→ **Brief**
Scan the data below and pick out the lines containing the word "this".

***

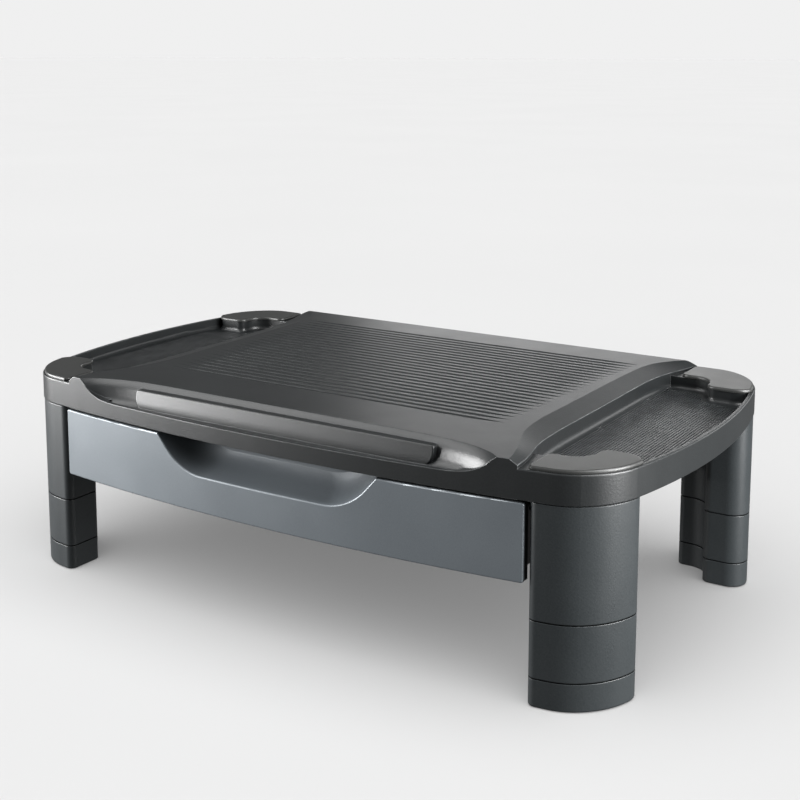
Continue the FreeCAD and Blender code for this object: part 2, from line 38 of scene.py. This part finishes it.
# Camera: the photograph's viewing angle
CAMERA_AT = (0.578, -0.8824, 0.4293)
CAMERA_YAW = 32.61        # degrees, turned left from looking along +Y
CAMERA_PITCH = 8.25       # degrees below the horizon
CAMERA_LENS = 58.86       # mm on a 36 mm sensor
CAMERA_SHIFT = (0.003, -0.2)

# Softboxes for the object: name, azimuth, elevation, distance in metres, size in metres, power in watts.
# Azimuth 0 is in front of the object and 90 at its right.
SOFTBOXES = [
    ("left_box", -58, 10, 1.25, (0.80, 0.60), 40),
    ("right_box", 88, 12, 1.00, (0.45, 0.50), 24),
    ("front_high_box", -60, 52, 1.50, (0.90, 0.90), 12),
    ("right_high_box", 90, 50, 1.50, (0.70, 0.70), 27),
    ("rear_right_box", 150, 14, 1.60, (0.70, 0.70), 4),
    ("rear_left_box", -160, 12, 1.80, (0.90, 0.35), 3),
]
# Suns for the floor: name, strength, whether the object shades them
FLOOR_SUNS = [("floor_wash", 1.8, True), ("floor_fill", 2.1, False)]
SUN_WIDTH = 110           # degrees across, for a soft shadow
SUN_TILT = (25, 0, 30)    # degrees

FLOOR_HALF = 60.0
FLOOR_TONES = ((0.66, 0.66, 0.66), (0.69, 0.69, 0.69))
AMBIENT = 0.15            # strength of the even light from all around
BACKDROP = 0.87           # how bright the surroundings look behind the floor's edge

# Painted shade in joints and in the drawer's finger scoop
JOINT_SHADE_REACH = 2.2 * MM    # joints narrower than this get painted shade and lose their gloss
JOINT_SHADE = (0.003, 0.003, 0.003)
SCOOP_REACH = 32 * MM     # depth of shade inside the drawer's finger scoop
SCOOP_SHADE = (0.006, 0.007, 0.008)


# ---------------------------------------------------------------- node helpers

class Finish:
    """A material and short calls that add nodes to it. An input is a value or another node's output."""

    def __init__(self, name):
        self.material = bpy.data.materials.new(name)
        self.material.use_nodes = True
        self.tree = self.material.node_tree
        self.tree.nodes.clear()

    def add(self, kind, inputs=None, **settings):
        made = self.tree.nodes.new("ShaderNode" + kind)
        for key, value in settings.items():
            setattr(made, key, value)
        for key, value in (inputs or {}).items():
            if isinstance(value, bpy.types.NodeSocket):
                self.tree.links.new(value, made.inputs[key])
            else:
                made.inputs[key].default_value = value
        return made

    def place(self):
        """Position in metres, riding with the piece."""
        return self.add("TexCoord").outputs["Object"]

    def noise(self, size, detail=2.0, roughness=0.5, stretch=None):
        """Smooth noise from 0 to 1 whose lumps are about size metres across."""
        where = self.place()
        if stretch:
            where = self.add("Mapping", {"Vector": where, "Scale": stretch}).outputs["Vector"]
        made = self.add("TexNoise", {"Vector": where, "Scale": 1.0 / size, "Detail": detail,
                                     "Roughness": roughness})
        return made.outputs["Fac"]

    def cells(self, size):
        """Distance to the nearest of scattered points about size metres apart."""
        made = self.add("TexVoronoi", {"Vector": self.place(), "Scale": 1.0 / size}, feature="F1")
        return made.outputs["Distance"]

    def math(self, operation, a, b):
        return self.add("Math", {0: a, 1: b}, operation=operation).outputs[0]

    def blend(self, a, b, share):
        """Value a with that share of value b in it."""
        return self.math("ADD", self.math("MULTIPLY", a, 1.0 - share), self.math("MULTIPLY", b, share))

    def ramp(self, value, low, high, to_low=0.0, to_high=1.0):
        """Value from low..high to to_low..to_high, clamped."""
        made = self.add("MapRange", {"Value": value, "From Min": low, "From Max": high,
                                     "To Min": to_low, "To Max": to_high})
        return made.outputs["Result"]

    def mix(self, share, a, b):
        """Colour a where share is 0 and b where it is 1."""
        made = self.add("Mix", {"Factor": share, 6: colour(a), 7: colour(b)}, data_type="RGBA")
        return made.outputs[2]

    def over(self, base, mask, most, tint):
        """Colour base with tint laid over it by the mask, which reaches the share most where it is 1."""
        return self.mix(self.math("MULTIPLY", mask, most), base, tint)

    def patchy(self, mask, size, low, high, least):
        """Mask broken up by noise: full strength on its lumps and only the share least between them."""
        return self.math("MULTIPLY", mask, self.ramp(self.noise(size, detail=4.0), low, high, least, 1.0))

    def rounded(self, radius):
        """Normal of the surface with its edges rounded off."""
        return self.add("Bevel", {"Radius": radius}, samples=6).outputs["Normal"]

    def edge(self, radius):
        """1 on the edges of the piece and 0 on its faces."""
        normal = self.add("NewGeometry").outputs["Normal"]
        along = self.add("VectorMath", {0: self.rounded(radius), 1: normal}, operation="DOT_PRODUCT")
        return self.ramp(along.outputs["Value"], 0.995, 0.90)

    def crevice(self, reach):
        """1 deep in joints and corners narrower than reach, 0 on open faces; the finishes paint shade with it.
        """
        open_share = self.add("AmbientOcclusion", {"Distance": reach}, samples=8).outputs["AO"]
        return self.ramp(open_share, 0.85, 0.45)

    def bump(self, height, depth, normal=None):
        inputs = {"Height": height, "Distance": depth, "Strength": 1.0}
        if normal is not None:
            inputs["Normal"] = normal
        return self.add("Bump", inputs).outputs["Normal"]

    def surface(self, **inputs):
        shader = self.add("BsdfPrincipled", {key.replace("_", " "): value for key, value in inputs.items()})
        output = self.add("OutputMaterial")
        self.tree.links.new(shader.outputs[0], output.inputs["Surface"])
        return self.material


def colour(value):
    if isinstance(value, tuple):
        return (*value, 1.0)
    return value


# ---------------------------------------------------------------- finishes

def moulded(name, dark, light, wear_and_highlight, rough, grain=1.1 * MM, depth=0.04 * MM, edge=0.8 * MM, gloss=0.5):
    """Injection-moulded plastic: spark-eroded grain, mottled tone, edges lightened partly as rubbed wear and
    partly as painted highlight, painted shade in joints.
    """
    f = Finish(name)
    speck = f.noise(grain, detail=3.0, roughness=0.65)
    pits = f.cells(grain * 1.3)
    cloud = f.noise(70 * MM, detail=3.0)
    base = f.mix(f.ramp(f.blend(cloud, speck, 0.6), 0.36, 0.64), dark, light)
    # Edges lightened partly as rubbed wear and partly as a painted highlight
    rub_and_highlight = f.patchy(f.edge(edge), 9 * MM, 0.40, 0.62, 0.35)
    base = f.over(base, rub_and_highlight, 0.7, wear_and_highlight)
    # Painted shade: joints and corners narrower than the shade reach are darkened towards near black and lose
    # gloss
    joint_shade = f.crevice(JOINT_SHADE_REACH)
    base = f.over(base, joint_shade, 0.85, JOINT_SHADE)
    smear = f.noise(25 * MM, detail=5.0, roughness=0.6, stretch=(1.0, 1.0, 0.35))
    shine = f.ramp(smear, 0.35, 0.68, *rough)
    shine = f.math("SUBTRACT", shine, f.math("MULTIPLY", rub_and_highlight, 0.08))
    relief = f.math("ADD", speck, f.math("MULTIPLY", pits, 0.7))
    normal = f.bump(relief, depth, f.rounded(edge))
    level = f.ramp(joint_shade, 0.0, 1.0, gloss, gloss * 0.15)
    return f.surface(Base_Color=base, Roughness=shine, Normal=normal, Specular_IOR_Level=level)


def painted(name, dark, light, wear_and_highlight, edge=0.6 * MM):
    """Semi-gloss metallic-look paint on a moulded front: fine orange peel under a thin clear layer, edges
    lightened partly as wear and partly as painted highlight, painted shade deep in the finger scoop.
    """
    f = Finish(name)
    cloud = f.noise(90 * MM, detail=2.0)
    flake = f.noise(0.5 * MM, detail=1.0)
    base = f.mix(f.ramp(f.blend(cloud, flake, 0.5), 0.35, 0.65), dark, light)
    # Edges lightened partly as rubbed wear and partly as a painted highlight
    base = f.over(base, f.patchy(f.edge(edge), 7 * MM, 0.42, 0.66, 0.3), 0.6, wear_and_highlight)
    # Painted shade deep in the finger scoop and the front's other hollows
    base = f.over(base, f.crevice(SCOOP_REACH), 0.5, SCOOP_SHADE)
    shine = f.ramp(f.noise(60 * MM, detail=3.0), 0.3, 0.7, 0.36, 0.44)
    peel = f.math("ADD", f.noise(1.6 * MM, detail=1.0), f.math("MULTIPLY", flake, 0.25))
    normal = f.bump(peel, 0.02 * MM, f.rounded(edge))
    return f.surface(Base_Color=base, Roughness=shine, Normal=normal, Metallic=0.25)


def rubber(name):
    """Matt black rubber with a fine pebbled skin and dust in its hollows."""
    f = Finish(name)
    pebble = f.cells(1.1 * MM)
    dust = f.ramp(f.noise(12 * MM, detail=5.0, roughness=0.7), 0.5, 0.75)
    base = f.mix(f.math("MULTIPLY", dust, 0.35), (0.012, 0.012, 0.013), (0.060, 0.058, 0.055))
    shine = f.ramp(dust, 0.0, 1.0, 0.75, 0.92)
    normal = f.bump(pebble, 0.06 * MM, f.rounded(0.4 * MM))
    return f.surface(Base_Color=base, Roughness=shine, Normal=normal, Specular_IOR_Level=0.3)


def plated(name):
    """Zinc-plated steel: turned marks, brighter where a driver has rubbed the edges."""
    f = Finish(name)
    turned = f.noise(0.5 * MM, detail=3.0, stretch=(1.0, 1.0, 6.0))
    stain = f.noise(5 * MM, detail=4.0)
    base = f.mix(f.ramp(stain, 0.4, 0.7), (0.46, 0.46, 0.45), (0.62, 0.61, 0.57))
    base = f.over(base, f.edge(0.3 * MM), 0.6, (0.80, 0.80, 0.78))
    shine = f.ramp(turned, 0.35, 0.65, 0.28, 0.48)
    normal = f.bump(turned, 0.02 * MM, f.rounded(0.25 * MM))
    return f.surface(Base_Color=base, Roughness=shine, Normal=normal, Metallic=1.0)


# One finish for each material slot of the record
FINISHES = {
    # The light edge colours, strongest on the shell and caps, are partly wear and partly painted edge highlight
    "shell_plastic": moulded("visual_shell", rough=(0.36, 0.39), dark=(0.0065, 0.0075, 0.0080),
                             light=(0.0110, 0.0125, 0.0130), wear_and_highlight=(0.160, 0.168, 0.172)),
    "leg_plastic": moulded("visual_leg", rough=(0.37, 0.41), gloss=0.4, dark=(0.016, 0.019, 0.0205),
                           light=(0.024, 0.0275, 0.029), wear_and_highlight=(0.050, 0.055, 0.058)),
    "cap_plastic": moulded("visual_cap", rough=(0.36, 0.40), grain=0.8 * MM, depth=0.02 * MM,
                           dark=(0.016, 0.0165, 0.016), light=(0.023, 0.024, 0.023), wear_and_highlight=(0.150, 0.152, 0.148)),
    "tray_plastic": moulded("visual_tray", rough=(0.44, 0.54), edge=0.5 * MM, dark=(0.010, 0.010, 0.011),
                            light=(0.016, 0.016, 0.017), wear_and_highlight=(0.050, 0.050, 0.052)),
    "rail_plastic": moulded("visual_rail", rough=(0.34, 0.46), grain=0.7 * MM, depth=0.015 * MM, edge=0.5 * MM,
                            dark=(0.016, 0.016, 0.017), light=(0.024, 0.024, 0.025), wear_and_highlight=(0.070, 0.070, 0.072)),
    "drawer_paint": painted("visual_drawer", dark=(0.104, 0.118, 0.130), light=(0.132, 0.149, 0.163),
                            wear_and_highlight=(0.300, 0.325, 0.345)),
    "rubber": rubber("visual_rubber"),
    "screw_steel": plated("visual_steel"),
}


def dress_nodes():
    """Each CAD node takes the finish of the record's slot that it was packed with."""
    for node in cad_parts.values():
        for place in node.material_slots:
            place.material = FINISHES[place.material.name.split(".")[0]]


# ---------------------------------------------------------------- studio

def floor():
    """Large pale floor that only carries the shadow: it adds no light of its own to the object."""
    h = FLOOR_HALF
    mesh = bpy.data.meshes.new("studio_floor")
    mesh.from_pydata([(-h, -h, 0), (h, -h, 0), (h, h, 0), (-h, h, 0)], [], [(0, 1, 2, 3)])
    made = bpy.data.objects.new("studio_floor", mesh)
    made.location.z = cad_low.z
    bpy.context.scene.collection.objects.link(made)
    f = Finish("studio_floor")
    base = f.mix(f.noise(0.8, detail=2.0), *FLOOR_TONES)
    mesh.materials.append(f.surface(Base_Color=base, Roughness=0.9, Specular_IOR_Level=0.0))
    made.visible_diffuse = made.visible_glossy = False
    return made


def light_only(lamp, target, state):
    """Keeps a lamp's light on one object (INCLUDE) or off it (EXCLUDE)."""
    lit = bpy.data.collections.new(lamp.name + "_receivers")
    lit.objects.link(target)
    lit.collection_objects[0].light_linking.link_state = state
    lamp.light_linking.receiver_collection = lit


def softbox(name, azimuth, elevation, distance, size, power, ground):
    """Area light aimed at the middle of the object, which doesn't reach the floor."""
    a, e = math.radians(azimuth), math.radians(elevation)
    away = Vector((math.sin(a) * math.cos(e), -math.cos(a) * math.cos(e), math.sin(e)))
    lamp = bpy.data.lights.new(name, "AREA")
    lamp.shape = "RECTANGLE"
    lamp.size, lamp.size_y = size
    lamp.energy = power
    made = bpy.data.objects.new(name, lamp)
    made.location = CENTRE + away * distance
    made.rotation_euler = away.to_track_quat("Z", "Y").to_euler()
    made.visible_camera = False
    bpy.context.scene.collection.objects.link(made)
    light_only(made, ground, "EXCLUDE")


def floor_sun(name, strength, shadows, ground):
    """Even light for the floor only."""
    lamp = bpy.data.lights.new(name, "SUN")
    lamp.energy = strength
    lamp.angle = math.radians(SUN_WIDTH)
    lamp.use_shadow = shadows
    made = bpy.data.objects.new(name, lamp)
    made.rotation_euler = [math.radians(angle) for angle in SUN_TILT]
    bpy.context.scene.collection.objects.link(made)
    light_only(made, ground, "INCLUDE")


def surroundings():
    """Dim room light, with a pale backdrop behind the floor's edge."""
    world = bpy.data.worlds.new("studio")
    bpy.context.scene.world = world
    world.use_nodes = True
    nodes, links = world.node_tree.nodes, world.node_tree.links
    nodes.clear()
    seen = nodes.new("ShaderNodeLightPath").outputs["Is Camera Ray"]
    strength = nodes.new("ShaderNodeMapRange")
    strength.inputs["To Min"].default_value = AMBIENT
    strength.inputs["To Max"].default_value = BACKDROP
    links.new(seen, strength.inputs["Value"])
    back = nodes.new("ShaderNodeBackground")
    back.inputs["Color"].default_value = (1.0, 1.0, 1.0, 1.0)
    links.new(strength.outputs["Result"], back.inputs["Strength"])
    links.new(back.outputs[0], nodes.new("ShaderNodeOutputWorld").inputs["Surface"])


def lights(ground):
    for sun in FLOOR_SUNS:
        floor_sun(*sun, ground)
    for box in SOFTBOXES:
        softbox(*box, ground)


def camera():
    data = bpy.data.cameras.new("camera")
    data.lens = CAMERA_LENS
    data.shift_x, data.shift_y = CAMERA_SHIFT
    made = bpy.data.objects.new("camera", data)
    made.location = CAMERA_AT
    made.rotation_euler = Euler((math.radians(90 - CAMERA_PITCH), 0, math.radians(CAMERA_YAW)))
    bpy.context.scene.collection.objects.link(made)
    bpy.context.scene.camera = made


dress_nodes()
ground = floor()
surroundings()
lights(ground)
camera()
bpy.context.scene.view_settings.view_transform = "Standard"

***

→ **Task response**
Continue the FreeCAD and Blender code for this object: part 2, from line 38 of scene.py. This part finishes it.
JOINT_SHADE_REACH = 2.2 * MM    # joints narrower than this get painted shade and lose their gloss